The positive aspiration rate in this study was 1.43% in Gow Gates technique compared to Halstead block which was 7.14%. This rate may be lower because the inferior alveolar vein and artery are further away from the target site than they are with the IANB, which also may be the reason that the investigators reported that exogenous epinephrine absorption is lower with the Gow Gates technique than with the IANB. After the injection was administered, the patients were asked to keep their mouths open for at least 20 s, if possible, to keep the inferior alveolar nerve closer to the site of injection and improve onset of anesthesia. Disadvantage is the onset of anesthesia which is usually 5 to 10 min, which is longer than that for the IANB (usually 3–5 min) [3].
The other technique evaluated in the present study was “high” Vazirani Akinosi closed-mouth anesthesia. It gave a high success rate. As the name suggests, this technique involves deposition of solution in a closed-mouth position. The solution is deposited higher than the conventional IANB, thus increasing the length of the nerve exposed to the anesthetic solution. It is highly advantageous in conditions limiting mouth opening. The only disadvantage is that there is no bony contact end point [4].

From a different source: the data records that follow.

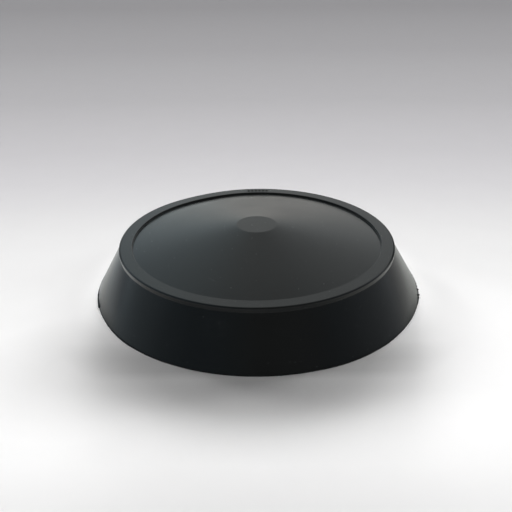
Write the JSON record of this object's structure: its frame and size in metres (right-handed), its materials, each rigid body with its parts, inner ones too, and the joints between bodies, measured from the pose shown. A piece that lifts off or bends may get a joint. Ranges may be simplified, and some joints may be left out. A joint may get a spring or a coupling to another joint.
{
  "type": "rubber tube end cap",
  "caption": "Round moulded rubber cap that closes a tube's end: flat rim, shallow raised crown with a flat centre disc, and a flared skirt open underneath.",
  "frame": {"origin": "centre of the skirt's lower edge, on the tube's axis, in the plane that the cap stands on", "axes": "+Z along the tube's axis, from the open end towards the closed end"},
  "size_m": [0.139, 0.139, 0.0278],
  "materials": {
    "cap_rubber": "black moulded rubber with a smooth satin surface"
  },
  "bodies": {
    "root": {"end_cap": "cap_rubber"}
  },
  "joints": []
}
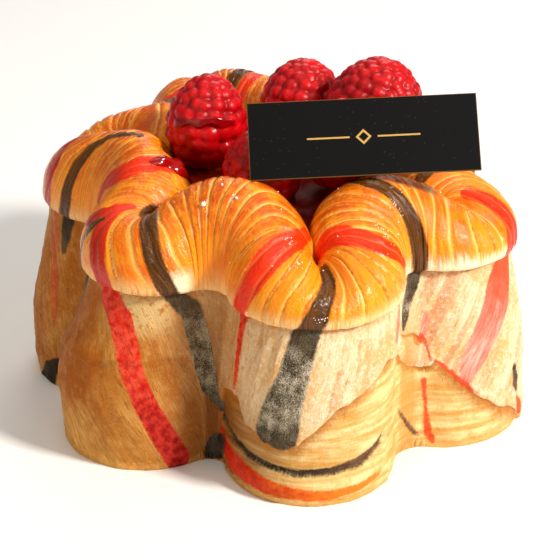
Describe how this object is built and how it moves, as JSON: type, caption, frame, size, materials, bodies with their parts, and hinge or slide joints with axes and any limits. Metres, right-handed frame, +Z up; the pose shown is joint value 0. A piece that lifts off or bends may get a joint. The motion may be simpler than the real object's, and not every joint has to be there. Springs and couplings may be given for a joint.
{
  "type": "fruit pastry ring",
  "caption": "Lobed ring of layered pastry standing on edge, with red and dark stripes, round a well of jam that holds raspberries and a small plain card.",
  "frame": {"origin": "on the flat underside, at the middle of the well of jam", "axes": "+Z up; -Y towards the front lobe, +X to the right seen from the front"},
  "size_m": [0.1147, 0.1168, 0.076],
  "materials": {
    "pastry": "Baked laminated dough: golden brown and glossy on the cap, pale and dry on the sides, with red and dark stripes.",
    "jam": "Very dark red, smooth and wet.",
    "raspberry": "Crimson, each drupelet round with a soft shine.",
    "card": "Black, smooth and nearly matt, with a thin pale gold border."
  },
  "bodies": {
    "root": {"pastry_ring": "pastry", "jam": "jam", "raspberry_left": "raspberry", "raspberry_back": "raspberry", "raspberry_right": "raspberry", "raspberry_front": "raspberry", "raspberry_hidden": "raspberry", "card": "card"}
  },
  "joints": []
}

Although some studies reported success rates for these alternative blocks, others have reported comparable results. Haas et al. [3] reported better rate of success for conventional IANB due to the experience of the dentist administrating the block. However, Todorovic et al. [5] reported higher success rate with IANB than Gow Gates block; on the contrary, Montagnese et al. [6] reported both the techniques to be equivalent. Sisk [7] and Todorovic et al. [5] found the Vazirani Akinosi technique equivalent to IANB. However, Donkor et al. [8], Yucel and Hutchinson [9] and Martínez Gonzales et al. [10] reported IANB superior to Vazirani Akinosi.
Conclusion
In conclusion, the Vazirani Akinosi technique gave the best results in this study with low positive aspiration rate, quick onset of anesthesia and good anesthetic success, though there was no significant difference between Vazirani Akinosi technique and conventional inferior alveolar nerve block technique. There were no major complications associated with any of the three techniques, but Gow Gates technique demands surgical expertise. A significant difference was found between onset of anesthesia and the anesthetic success of Vazirani Akinosi technique and Gow Gates technique.
Compliance with Ethical Standards
Conflict of interests
Authors declare that they have no conflict of interest.